Max Verstappen’s unique driving style is allowing him to reap the rewards of the dominant RB19, a prominent member of Red Bull has revealed.
Verstappen has been untouchable at Red Bull at the wheel of this year’s RB19, having just won his record-breaking 10th consecutive Grand Prix with a dominant drive at the Italian Grand Prix.
The Dutch driver has been the star performer at Red Bull for the past few seasons, easily eclipsing current teammate Sergio Perez as well as short-lived partnerships with Pierre Gasly and Alex Albon.
Max Verstappen has ‘same mentality’ as Red Bull
Red Bull technical director Pierre Wache has shed light on how Verstappen’s mentality to racing is allowing his own talents, and those of the staff at Red Bull, to prosper now that the performance level of the car allows them to be competitive in the sport.

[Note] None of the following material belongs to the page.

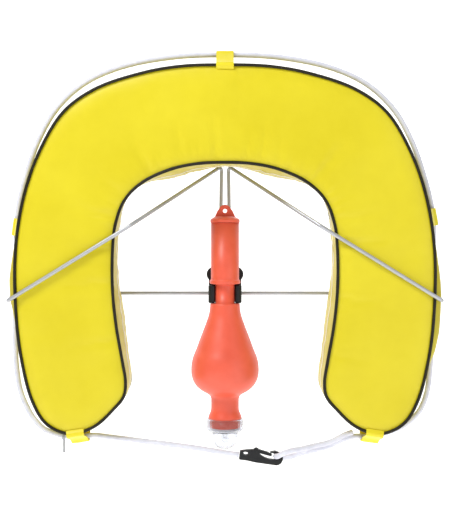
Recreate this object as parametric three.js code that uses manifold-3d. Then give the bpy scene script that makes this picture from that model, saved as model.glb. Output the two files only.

“He is special,” Wache told GPFans.nl.
“His motivation is very high. He wants to win everything. That doesn’t go through his head, but in everything he does, he does his best.
“His demands are high and the talent he has is huge. The combination of him and us: we have the same goal in mind and the same mentality. Nothing is guaranteed and we push every day to achieve the best possible. That’s how he is, and we are on that same page.”
Max Verstappen’s unique driving style and comparison to Sebastian Vettel
As technical director at Red Bull, Wache is well-placed to have some detailed knowledge of the unique style that Verstappen drives with. The Dutch driver is well-known for being able to handle a tricky car, particularly one that other drivers may struggle with, and Verstappen’s desire for a highly responsive front end means Red Bull finds it easier to unlock performance.
“Max wants a car that is very responsive,” Wache explained.
“It is very unique in the sense that he wants a lot of front axle compared to others we have worked with in the past. It is very difficult to find performance in the rear of the car. It is a bit easier to find performance in the front of the car. He thus opens the door for us to make the car faster, because he has the capacity and also the preference to have a very sensitive front end.”
Prior to Verstappen’s arrival at Red Bull in 2016, the team had just come off the back of an extended four-year period of dominance with the now-retired Sebastian Vettel. The German driver swept all before him during his four consecutive title years, and Wache sees some similarities between Vettel and Verstappen.
“Both are very talented and they have a clear goal,” he said.
“They differ a bit in the sense that Max is a bit more focused on what makes the car in front of him faster or slower at that moment. Seb was more concerned with the complete system of how the car worked. It’s a different approach to feedback.
It’s Verstappen’s growth as a person and a driver that has most impressed Wache, however, with the Dutch driver transforming from a rough diamond as a teenager to the steely, complete, racing driver he now is as a young adult.
“He is very confident in his talent on the track,” the Frenchman explained.
“He doesn’t have to prove anything anymore, so he might take a little less risk at times when he doesn’t need to. His talent is still the same, and he has become a bit more mature in his feedback. When you are young, you don’t know how the team reacts to you. Now he knows us. It’s a partnership we both understand.”